Il est fort probable que Trump continue à représenter DeSantis comme quelqu’un prêt à tout céder aux puissants, y compris les puissants du numérique. Un choix binaire s’ouvrira devant le gouverneur de Floride : soit il se laisse prendre à l’hameçon et il dénonce les excès de Trump, soit il essaie d’en faire plus que Trump. Il est trop tôt pour dire quel chemin il suivra. Une chose paraît néanmoins définitive, il aura un allié de poids en Elon Musk, l’extravagant Sud-Africain a déclaré son intention de vote.
Les limites de la présidence
Trump et DeSantis paraissent seuls, de loin les deux candidats les plus solides, mais ils ne le sont pas. Le vice-président de Trump, Mike Pence, est candidat. Le quatrième homme est Vivek Ramaswamy, un illustre inconnu aux racines indiennes.
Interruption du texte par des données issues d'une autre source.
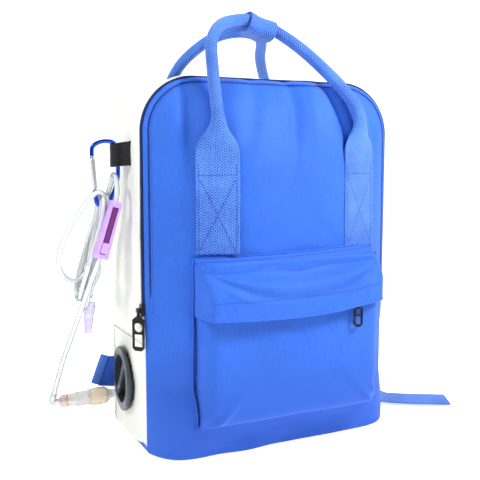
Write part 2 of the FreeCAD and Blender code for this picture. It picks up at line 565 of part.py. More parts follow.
def make_gas_path():
    z0, z1 = 106.0, 284.0
    columns = []
    for x in (-76, -23):
        can = rod(V(x, 22, z0), Z, 23, z1 - z0)
        columns.append(join(can.makeChamfer(2, can.Edges[:1]), rod(V(x, 22, z1), Z, 8, 6)))
    shapes["sieve_columns"] = group(*columns)
    tank = rod(V(20, 24, z0), Z, 16, 140)
    shapes["product_tank"] = join(tank.makeFillet(5, tank.Edges[:1]), rod(V(20, 24, 246), Z, 5, 8))
    block = box(-100, 38, 0, 46, 92, z0)
    coils = [rod(V(x, 0, 99), -Y, 6.5, 18) for x in (-88, -64, -40, -16)]
    shapes["valve_manifold"] = join(block, *coils)
    pack = box(42, 102, -20, 57, 94, 292)
    shapes["battery_pack"] = pack.makeFillet(5, [e for e in pack.Edges if e.Length > 150])
    board = [box(-98, 36, -22, -20.4, 112, 282), box(-80, -62, -20.4, -17, 150, 168),
             box(-30, -6, -20.4, -12, 226, 256), box(6, 24, -20.4, -14, 130, 170)]
    shapes["control_board"] = join(*board)
    hose = [(20, 56, 106), (20, 56, 84), (0, 57, 62), (-40, 57, 48), (-76, 56, 33), (-100, 56, 24),
            (-124, 57, 24), (-134, 63, 31), (-143.9, 67, 37)]
    shapes["outlet_hose"] = round_bar(hose, 3.0)[0]


# ---------------------------------------------------------------- build
make_bag()
make_zips()
make_pocket()
make_handles()
make_straps()
make_hanger()
make_clamp()
make_outlet()
make_tube()
make_vent()
make_case()
make_compressor()
make_gas_path()

os.makedirs("parts", exist_ok=True)
for name, shape in shapes.items():
    shape.exportStep("parts/%s.step" % name)
print(len(shapes), "nodes")
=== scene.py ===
"""Looks for the backpack oxygen concentrator, in metres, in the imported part's own frame."""

import json
import math

import bpy
import numpy as np
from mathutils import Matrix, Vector


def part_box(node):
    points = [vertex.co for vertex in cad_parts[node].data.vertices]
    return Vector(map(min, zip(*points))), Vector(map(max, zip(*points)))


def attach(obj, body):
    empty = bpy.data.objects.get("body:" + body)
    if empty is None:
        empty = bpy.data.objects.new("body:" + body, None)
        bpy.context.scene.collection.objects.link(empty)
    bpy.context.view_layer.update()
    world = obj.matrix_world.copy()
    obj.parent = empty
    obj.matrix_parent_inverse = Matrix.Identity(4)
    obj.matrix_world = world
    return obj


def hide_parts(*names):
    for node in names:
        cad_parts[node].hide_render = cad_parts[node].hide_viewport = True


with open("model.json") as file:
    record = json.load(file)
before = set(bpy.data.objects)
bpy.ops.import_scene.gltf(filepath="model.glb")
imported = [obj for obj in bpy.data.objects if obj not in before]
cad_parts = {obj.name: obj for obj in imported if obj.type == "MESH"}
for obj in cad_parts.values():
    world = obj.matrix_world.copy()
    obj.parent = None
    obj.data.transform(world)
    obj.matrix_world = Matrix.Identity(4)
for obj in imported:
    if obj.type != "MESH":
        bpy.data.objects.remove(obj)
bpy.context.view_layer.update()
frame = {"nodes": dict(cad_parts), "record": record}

MM = 0.001
PI = math.pi

# ---- the bag, from the frame ----
BACK_LOW, BACK_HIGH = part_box("back_panel")
HALF, HEIGHT, REAR = BACK_HIGH.x, BACK_HIGH.z, BACK_HIGH.y
BACK_SEAM = BACK_LOW.y
FACE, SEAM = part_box("front_panel")[0].y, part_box("front_panel")[1].y
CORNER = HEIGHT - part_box("top_gusset")[0].z     # radius of the top corners
FOOT = 6 * MM                                   # radius of the bottom corners
BULGE, FLOOR_BULGE = SEAM - FACE, 0.65 * (SEAM - FACE)
BULGE_POWER, FLOOR_POWER = 2.8, 12.0            # how square the bulge is, seen from above
CROWN = 115 * MM                                # how far down from the top the bulge is still growing
TUCK = 3 * MM                                   # radius of the front panel's turn under the base
ZIP_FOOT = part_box("main_zip_chain")[0].z
TAPE_END = SEAM + 4.0 * MM                      # where the zip's tape meets the white cloth
GUSSET_SEAM = 122 * MM                          # height of the seam across each side
BAND = 4 * MM                                   # the binding inside the front panel's edge
PUFF = 5.5 * MM                                 # how far the upper side cloth stands out over its seam
VENT_HOLE = 31 * MM                             # radius of the hole in the side cloth, under the vent's ring
SIDES = ((-1, "left"), (1, "right"))

# ---- webbing ----
WEB_WIDE = 45 * MM
WEB_THICK = 1.5 * MM
WEB_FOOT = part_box("front_webbing")[0].z
WEB_ROOT = 86 * MM                              # each strip's distance from the middle
WEB_LEAN = math.radians(21)                     # the strips turn with the bulge
HANDLE_R = 6.4 * MM
ROLL_HEIGHT = 314 * MM                          # where the front strips start to roll into a handle
BOX_HEIGHT = 294 * MM                           # top of the stitched cross on the front strips
BAR_HEIGHT = 298 * MM                           # the row of stitches above it
STRAP_THICK = 1.6 * MM

# ---- stitches ----
STITCH_PITCH, STITCH_LONG, STITCH_THICK = 3.2 * MM, 2.2 * MM, 0.45 * MM

# ---- pocket ----
POCKET_LOW, POCKET_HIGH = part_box("front_pocket")
FLAP_LOW, FLAP_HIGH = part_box("pocket_flap")
POCKET_HALF = POCKET_HIGH.x
PULL_X = (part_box("pocket_zip_pull")[0].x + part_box("pocket_zip_pull")[1].x) / 2


# ---- numbers ----
def smooth(t):
    """0 below 0, 1 above 1, with an even ease between."""
    t = np.clip(t, 0, 1)
    return t * t * (3 - 2 * t)


def hump(x, centre, width):
    return np.exp(-((x - centre) / width) ** 2)


def soft_noise(a, b, size, seed):
    """Smooth random heights from -1 to 1 over a plane, with bumps of about the given size."""
    table = np.random.RandomState(seed).uniform(-1, 1, (64, 64))
    a, b = np.asarray(a) / size + 20, np.asarray(b) / size + 20
    i, j = np.floor(a).astype(int), np.floor(b).astype(int)
    s, t = smooth(a - i), smooth(b - j)

    def at(di, dj):
        return table[(i + di) % 64, (j + dj) % 64]
    return (at(0, 0) * (1 - s) + at(1, 0) * s) * (1 - t) + (at(0, 1) * (1 - s) + at(1, 1) * s) * t


def squarer(wave, power):
    """A sine or cosine that is pushed out towards a square's corners."""
    return np.sign(wave) * np.abs(wave) ** power


def run_along(line):
    """The length of a line from its start to each of its points."""
    return np.concatenate([[0], np.cumsum(np.linalg.norm(np.diff(line, axis=0), axis=1))])


def sampled(at, run, rows):
    return np.stack([np.interp(at, run, rows[:, k]) for k in range(3)], 1)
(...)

D’autres se joindront avec le but ultime d’être le nouveau président des États-Unis, cette place si mythifiée – le leader du monde libre – et si fantasmée.
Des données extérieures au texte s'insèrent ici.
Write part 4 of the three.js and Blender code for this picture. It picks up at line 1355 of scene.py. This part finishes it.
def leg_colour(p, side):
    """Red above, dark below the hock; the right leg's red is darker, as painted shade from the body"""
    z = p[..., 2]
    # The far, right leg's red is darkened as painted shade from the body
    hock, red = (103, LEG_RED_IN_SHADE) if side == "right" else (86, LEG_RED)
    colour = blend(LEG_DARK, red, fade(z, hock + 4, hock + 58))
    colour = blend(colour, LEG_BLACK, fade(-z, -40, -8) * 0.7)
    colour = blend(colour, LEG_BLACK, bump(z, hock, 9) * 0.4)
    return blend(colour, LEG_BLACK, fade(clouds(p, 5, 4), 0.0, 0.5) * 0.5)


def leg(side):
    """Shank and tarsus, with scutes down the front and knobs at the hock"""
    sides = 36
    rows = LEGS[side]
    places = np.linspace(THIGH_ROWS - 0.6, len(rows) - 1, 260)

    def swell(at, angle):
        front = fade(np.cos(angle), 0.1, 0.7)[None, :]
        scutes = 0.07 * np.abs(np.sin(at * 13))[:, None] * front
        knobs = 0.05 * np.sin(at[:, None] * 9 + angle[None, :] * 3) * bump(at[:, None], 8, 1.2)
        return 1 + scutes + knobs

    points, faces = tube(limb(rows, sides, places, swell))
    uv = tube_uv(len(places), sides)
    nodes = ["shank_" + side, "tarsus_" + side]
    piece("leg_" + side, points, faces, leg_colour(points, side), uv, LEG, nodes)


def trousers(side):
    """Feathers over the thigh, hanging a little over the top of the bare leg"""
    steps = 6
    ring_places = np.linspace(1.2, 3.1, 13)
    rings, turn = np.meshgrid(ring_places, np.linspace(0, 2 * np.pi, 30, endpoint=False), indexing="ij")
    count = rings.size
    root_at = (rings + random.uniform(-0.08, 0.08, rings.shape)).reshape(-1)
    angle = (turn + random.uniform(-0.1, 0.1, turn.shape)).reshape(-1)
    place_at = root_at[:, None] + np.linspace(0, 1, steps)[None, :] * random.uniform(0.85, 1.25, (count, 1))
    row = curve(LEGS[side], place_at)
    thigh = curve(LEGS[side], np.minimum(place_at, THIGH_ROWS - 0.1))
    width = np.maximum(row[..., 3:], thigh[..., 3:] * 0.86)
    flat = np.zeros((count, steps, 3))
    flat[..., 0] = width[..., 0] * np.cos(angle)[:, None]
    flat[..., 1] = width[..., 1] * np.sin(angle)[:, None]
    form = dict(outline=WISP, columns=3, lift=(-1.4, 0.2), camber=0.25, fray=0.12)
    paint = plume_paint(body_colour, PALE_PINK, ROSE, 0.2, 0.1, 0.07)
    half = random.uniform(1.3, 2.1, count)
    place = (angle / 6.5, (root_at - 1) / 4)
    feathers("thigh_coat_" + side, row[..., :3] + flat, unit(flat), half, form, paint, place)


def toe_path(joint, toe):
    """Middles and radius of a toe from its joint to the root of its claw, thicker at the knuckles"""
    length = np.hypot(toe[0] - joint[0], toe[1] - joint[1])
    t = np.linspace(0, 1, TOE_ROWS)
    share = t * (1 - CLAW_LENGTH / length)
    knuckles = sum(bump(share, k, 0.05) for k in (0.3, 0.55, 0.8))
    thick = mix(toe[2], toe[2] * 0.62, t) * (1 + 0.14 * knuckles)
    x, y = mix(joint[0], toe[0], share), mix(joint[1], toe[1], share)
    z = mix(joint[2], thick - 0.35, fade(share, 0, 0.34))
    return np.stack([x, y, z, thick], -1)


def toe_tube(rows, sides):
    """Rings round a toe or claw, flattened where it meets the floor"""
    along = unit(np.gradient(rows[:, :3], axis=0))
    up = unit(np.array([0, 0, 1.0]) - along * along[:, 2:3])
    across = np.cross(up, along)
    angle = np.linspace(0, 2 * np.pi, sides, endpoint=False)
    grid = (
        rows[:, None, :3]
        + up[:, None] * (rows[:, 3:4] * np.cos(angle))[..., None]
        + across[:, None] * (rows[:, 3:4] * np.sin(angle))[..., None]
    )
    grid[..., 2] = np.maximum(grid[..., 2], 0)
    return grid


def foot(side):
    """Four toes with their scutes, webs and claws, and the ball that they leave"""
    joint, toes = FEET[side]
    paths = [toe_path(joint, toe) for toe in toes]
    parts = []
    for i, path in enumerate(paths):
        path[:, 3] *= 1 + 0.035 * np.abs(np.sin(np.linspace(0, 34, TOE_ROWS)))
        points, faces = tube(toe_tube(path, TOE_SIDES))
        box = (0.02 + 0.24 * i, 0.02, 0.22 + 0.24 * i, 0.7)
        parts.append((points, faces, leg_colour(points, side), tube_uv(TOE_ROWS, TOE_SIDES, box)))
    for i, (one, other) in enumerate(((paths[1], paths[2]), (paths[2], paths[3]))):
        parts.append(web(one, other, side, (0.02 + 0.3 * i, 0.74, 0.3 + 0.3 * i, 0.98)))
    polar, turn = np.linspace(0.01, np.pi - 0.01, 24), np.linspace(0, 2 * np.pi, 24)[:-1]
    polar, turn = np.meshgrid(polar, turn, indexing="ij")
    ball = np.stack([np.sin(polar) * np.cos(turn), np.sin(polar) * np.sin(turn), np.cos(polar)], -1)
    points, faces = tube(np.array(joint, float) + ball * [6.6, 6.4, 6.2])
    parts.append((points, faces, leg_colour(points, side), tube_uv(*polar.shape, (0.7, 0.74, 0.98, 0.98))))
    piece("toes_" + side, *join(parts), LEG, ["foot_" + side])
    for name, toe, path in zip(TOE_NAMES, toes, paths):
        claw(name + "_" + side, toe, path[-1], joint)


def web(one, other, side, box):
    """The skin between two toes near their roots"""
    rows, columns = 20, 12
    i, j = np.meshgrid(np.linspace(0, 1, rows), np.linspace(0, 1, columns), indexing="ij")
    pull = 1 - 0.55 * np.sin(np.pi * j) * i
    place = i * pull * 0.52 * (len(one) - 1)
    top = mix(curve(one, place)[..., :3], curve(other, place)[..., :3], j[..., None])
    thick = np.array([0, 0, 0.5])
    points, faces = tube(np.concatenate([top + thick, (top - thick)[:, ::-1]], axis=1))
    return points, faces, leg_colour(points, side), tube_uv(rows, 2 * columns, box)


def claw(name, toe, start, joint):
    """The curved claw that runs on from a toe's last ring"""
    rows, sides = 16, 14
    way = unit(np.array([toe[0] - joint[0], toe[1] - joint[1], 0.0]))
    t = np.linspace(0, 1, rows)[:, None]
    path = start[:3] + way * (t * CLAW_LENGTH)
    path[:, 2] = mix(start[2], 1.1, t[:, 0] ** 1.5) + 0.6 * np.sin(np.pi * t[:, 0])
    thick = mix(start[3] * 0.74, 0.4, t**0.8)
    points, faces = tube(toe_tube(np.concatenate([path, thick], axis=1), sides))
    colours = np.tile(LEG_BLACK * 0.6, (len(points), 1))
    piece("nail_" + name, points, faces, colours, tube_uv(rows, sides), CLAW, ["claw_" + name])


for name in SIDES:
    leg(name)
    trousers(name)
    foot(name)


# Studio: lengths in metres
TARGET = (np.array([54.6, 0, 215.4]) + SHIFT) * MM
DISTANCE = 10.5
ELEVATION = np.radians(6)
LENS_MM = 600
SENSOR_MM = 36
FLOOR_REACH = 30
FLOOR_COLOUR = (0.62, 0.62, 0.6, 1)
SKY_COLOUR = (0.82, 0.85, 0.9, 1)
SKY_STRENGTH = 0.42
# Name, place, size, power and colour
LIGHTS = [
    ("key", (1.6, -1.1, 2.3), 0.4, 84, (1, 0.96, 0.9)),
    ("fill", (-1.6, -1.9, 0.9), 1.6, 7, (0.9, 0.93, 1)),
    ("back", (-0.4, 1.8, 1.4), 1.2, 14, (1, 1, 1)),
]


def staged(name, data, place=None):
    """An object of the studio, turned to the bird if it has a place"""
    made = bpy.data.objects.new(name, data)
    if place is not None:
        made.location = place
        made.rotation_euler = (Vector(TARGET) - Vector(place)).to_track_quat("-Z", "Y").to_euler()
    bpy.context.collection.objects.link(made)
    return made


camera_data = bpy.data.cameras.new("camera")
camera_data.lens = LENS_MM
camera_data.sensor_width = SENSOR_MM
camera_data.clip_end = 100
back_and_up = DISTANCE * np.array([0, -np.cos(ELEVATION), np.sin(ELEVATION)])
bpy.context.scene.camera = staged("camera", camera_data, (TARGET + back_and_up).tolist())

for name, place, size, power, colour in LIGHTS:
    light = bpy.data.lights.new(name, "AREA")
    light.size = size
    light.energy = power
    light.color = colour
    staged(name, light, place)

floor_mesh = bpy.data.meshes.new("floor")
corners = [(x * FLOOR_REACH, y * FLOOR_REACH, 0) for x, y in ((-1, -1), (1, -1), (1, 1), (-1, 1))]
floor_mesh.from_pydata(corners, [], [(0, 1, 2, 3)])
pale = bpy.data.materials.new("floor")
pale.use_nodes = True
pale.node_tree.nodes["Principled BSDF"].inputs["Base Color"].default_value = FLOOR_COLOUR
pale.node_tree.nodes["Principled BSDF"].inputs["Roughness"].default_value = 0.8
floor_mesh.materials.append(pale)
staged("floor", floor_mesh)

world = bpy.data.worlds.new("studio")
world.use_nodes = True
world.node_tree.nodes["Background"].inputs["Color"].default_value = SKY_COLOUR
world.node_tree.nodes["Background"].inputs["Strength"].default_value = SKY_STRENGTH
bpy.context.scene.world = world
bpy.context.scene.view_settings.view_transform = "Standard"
En réalité le président américain est très ligoté, pas nécessairement juridiquement mais politiquement. Au-delà de l’Atlantique le président n’a pas le même pouvoir qu’il aurait en Russie ou en France. Il est placé dans un système de checks and balances (freins et contrepoids en français) où son pouvoir est dilué. Les dernières décennies l’ont démontré. Mais l’Histoire, toujours imprévisible, peut nous porter dans un monde où un président plus puissant sera recherché…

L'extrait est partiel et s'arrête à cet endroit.